▶ _Written task_
The data must be returned in full and exactly as given.

▶ _Data section_
=======

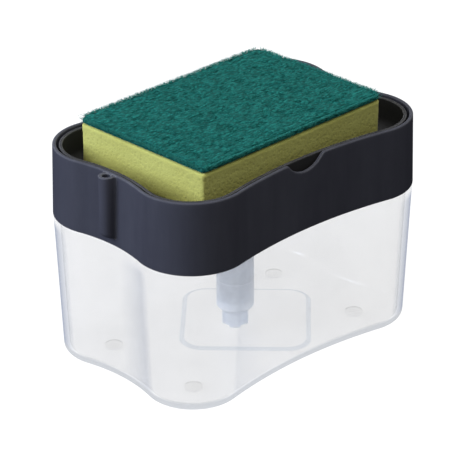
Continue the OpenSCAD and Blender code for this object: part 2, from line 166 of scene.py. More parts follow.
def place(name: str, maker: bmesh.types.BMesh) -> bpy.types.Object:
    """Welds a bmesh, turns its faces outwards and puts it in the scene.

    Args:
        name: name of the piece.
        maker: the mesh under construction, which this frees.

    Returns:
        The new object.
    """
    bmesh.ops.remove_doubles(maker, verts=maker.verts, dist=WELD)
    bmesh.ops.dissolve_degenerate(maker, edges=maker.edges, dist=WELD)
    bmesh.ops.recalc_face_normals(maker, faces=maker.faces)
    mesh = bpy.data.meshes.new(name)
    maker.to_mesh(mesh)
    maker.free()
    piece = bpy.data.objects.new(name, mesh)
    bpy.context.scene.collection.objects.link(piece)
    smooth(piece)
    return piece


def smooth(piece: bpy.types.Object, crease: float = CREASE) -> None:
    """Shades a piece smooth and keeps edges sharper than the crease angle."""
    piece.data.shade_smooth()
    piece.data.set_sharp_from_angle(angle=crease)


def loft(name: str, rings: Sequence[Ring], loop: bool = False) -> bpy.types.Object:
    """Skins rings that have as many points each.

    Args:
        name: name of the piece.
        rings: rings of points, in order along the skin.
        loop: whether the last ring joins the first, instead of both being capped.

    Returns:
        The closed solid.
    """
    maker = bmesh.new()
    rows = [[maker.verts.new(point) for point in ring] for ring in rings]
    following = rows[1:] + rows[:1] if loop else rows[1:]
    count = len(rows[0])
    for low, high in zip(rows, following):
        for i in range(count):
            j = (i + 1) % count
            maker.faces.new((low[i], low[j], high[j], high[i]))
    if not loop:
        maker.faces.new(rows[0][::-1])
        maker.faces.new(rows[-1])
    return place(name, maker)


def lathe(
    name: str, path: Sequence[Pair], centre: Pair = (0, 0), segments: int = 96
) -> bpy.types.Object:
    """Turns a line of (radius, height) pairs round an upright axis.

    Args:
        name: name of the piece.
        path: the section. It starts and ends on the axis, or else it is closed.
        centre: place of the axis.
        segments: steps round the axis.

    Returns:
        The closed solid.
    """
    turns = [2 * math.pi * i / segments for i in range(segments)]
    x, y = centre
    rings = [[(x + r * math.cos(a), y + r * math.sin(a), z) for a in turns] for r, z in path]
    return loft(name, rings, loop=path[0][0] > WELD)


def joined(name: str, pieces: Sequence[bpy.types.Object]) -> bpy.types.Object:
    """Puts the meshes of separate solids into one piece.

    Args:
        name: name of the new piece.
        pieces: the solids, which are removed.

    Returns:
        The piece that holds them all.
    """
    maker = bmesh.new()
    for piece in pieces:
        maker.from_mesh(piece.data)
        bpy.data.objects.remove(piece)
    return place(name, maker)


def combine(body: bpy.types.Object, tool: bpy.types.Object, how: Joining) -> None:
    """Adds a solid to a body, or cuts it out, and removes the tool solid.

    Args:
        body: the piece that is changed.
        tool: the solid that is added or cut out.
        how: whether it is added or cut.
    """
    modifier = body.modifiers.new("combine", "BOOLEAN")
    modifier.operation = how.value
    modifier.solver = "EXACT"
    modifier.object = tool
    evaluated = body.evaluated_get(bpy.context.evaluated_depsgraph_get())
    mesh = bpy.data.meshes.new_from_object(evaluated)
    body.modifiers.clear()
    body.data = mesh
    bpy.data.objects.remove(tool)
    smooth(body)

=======

▶ _The completed task_
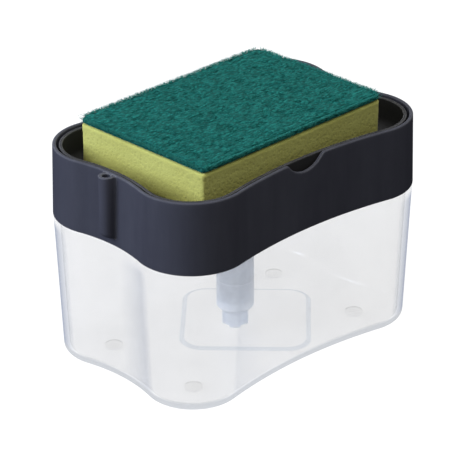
Continue the OpenSCAD and Blender code for this object: part 2, from line 166 of scene.py. More parts follow.
def place(name: str, maker: bmesh.types.BMesh) -> bpy.types.Object:
    """Welds a bmesh, turns its faces outwards and puts it in the scene.

    Args:
        name: name of the piece.
        maker: the mesh under construction, which this frees.

    Returns:
        The new object.
    """
    bmesh.ops.remove_doubles(maker, verts=maker.verts, dist=WELD)
    bmesh.ops.dissolve_degenerate(maker, edges=maker.edges, dist=WELD)
    bmesh.ops.recalc_face_normals(maker, faces=maker.faces)
    mesh = bpy.data.meshes.new(name)
    maker.to_mesh(mesh)
    maker.free()
    piece = bpy.data.objects.new(name, mesh)
    bpy.context.scene.collection.objects.link(piece)
    smooth(piece)
    return piece


def smooth(piece: bpy.types.Object, crease: float = CREASE) -> None:
    """Shades a piece smooth and keeps edges sharper than the crease angle."""
    piece.data.shade_smooth()
    piece.data.set_sharp_from_angle(angle=crease)


def loft(name: str, rings: Sequence[Ring], loop: bool = False) -> bpy.types.Object:
    """Skins rings that have as many points each.

    Args:
        name: name of the piece.
        rings: rings of points, in order along the skin.
        loop: whether the last ring joins the first, instead of both being capped.

    Returns:
        The closed solid.
    """
    maker = bmesh.new()
    rows = [[maker.verts.new(point) for point in ring] for ring in rings]
    following = rows[1:] + rows[:1] if loop else rows[1:]
    count = len(rows[0])
    for low, high in zip(rows, following):
        for i in range(count):
            j = (i + 1) % count
            maker.faces.new((low[i], low[j], high[j], high[i]))
    if not loop:
        maker.faces.new(rows[0][::-1])
        maker.faces.new(rows[-1])
    return place(name, maker)


def lathe(
    name: str, path: Sequence[Pair], centre: Pair = (0, 0), segments: int = 96
) -> bpy.types.Object:
    """Turns a line of (radius, height) pairs round an upright axis.

    Args:
        name: name of the piece.
        path: the section. It starts and ends on the axis, or else it is closed.
        centre: place of the axis.
        segments: steps round the axis.

    Returns:
        The closed solid.
    """
    turns = [2 * math.pi * i / segments for i in range(segments)]
    x, y = centre
    rings = [[(x + r * math.cos(a), y + r * math.sin(a), z) for a in turns] for r, z in path]
    return loft(name, rings, loop=path[0][0] > WELD)


def joined(name: str, pieces: Sequence[bpy.types.Object]) -> bpy.types.Object:
    """Puts the meshes of separate solids into one piece.

    Args:
        name: name of the new piece.
        pieces: the solids, which are removed.

    Returns:
        The piece that holds them all.
    """
    maker = bmesh.new()
    for piece in pieces:
        maker.from_mesh(piece.data)
        bpy.data.objects.remove(piece)
    return place(name, maker)


def combine(body: bpy.types.Object, tool: bpy.types.Object, how: Joining) -> None:
    """Adds a solid to a body, or cuts it out, and removes the tool solid.

    Args:
        body: the piece that is changed.
        tool: the solid that is added or cut out.
        how: whether it is added or cut.
    """
    modifier = body.modifiers.new("combine", "BOOLEAN")
    modifier.operation = how.value
    modifier.solver = "EXACT"
    modifier.object = tool
    evaluated = body.evaluated_get(bpy.context.evaluated_depsgraph_get())
    mesh = bpy.data.meshes.new_from_object(evaluated)
    body.modifiers.clear()
    body.data = mesh
    bpy.data.objects.remove(tool)
    smooth(body)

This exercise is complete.